PROPPING UP A FAILING INDUSTRY
Four-time Walkley Award winning political commentator and Churchill Fellow, has returned to the fray over concern that the integrity of news dissemination is continually being threatened by a partisan media.
In a regional centre in the Soviet Union in the 1950s a manufacturer of glass tumblers had a small problem. The glass tumblers were of excellent quality and the company had successfully traded for over a century
The regional centre had become entirely dependent on the tumbler factory as it employed 100 of the locals including apprentices.
The locals of course spent their wages at the general store, the bakery and the butcher and all was well in the micro financial village until... well, until other soviet States simply stopped buying their tumblers.
The factory was owned by a nice man called Ivan who would never even consider sacking one of his loyal workers. So the factory continued to manufacture unsaleable tumblers until there was nowhere left to store them.
Ivan went to the bank and borrowed money to build warehouses to store the tumblers. The village continued to prosper.
After a few years Ivan knew he had a problem when, after having built four large warehouses, he was again out of storage space and the bank was sending him nervous letters.
Ivan knew he had to do something so he engaged a Swiss business management consultant.
When the consultant arrived, Ivan told him he was prepared to do anything to rescue his business except lay off his employees, which would mean the death of the village.
The consultant spent a whole day going through Ivan’s factory and books and finally sat Ivan down that evening to relay his simple advice.
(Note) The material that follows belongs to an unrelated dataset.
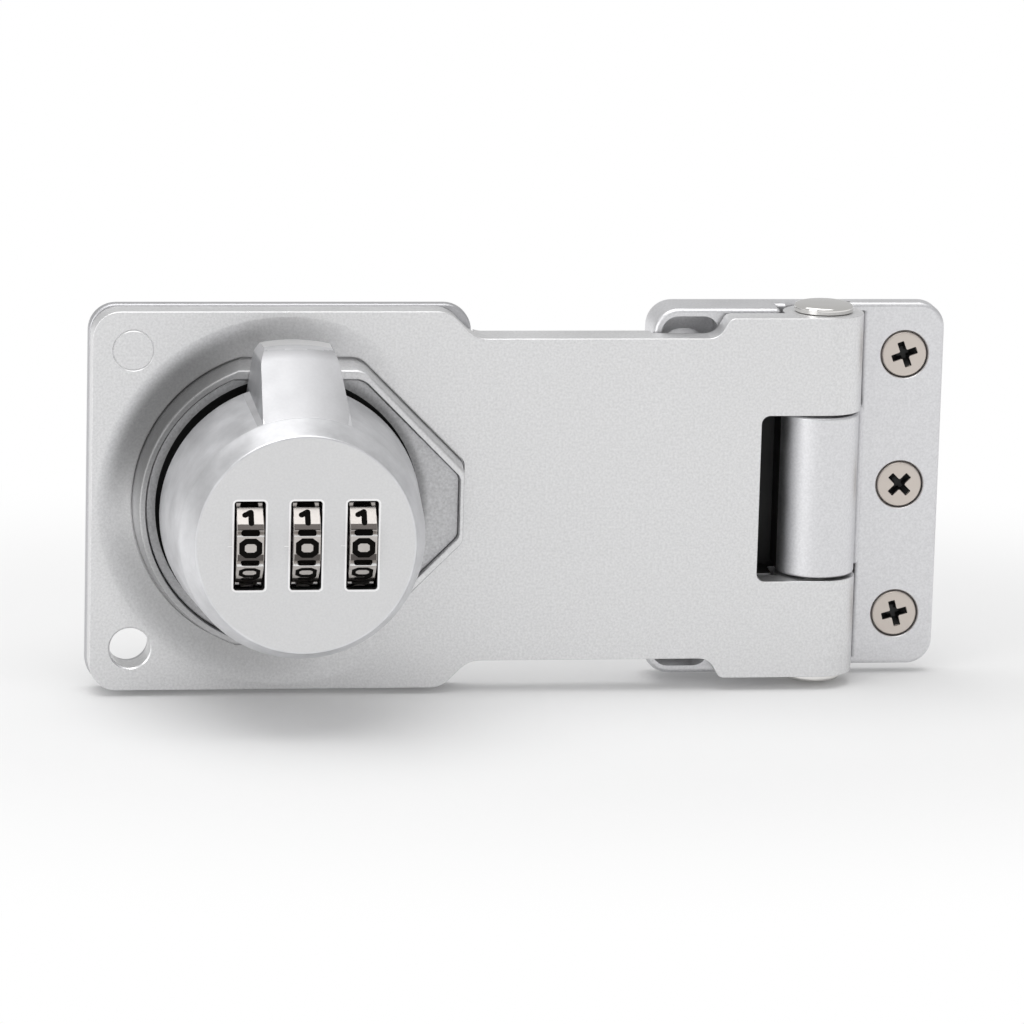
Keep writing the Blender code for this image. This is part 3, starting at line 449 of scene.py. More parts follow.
def refinish(piece: bpy.types.Object, finishes: Sequence[Finish], choose: Callable[[Place, Vector], int]) -> None:
    """Gives some faces of a piece another finish.

    Args:
        piece: the finished piece, which is stood up.
        finishes: the other finishes.
        choose: which of them a face takes, from one, by its middle on the bench and its normal in the scene. A face
            for which it says zero keeps the piece's own.
    """
    for finish in finishes:
        piece.data.materials.append(finish.material())
    for face in piece.data.polygons:
        middle = (face.center.x / MM, face.center.z / MM, -face.center.y / MM)
        index = choose(middle, face.normal)
        if index:
            face.material_index = index


def add_node(tree: bpy.types.NodeTree, kind: str, feeds: dict[str | int, object], **settings: object) -> bpy.types.Node:
    """Adds a node to a tree.

    Args:
        tree: the tree.
        kind: the node's type.
        feeds: the socket that feeds each input, or the input's own value.
        settings: the node's properties.

    Returns:
        The node.
    """
    node = tree.nodes.new(kind)
    for key, value in settings.items():
        setattr(node, key, value)
    for key, feed in feeds.items():
        if isinstance(feed, bpy.types.NodeSocket):
            tree.links.new(feed, node.inputs[key])
        else:
            node.inputs[key].default_value = feed
    return node


def reckon(tree: bpy.types.NodeTree, operation: str, *terms: object) -> bpy.types.NodeSocket:
    """The result of one sum on sockets and numbers."""
    return add_node(tree, "ShaderNodeMath", dict(enumerate(terms)), operation=operation).outputs[0]


def reckon_vector(tree: bpy.types.NodeTree, operation: str, *terms: object,
                  result: str = "Vector") -> bpy.types.NodeSocket:
    """The result of one sum on vectors."""
    return add_node(tree, "ShaderNodeVectorMath", dict(enumerate(terms)), operation=operation).outputs[result]


def ranged(tree: bpy.types.NodeTree, value: bpy.types.NodeSocket, span: Point, results: Point,
           curve: str = "LINEAR") -> bpy.types.NodeSocket:
    """Maps a span of a value to a span of results.

    Args:
        tree: the material's node tree.
        value: the value.
        span: its low and high end.
        results: what they give.
        curve: how it runs between them.

    Returns:
        The mapped socket.
    """
    feeds = {"Value": value, "From Min": span[0], "From Max": span[1], "To Min": results[0], "To Max": results[1]}
    return add_node(tree, "ShaderNodeMapRange", feeds, interpolation_type=curve).outputs["Result"]


def measured_from(tree: bpy.types.NodeTree, coords: bpy.types.NodeSocket, center: Place,
                  stretch: Place) -> bpy.types.NodeSocket:
    """Coordinates measured from a center and stretched along each axis."""
    return reckon_vector(tree, "MULTIPLY", reckon_vector(tree, "SUBTRACT", coords, center), stretch)


@dataclass(frozen=True)
class PaintedShade:
    """A patch of painted shade round an upright axis, strongest on one side."""

    center_x: float
    inner_r: float
    outer_r: float
    toward: Point
    amount: float
    spread: float = -0.7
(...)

"Tomorrow you must tell your loyal staff to stay home on full pay until further notice."
Ivan followed his advice.
His manufacturing costs immediately vanished. He didn’t need to borrow more money for warehouses.
His backlog of stock started to slowly diminish and he was able to sell his warehouses as they progressively emptied. After a few years he was able to ask his staff to return to work.
Many had retired and his apprentices had moved to other villages. But the numbers were exactly right to satisfy the smaller demand for his tumblers.
He was able to repay the bank and most important of all not one of his employees had been sacked. The village remained, replete with Ivan’s now thriving tumbler factory.
I was told this was a true story. I don't know.
Our successive Governments’ bankrolling of inefficient industries to save jobs prompted me to recall this story.
When a government doesn’t require $2 billion of taxpayer funds to be repaid by a motor car company who can’t sell motor cars, it has to end in tears.
The industry, the jobs and the money are eventually lost to another inviting Government with more money.
But one thing is certain, this company will continue to produce motor cars until this Government runs out of money... or has it already?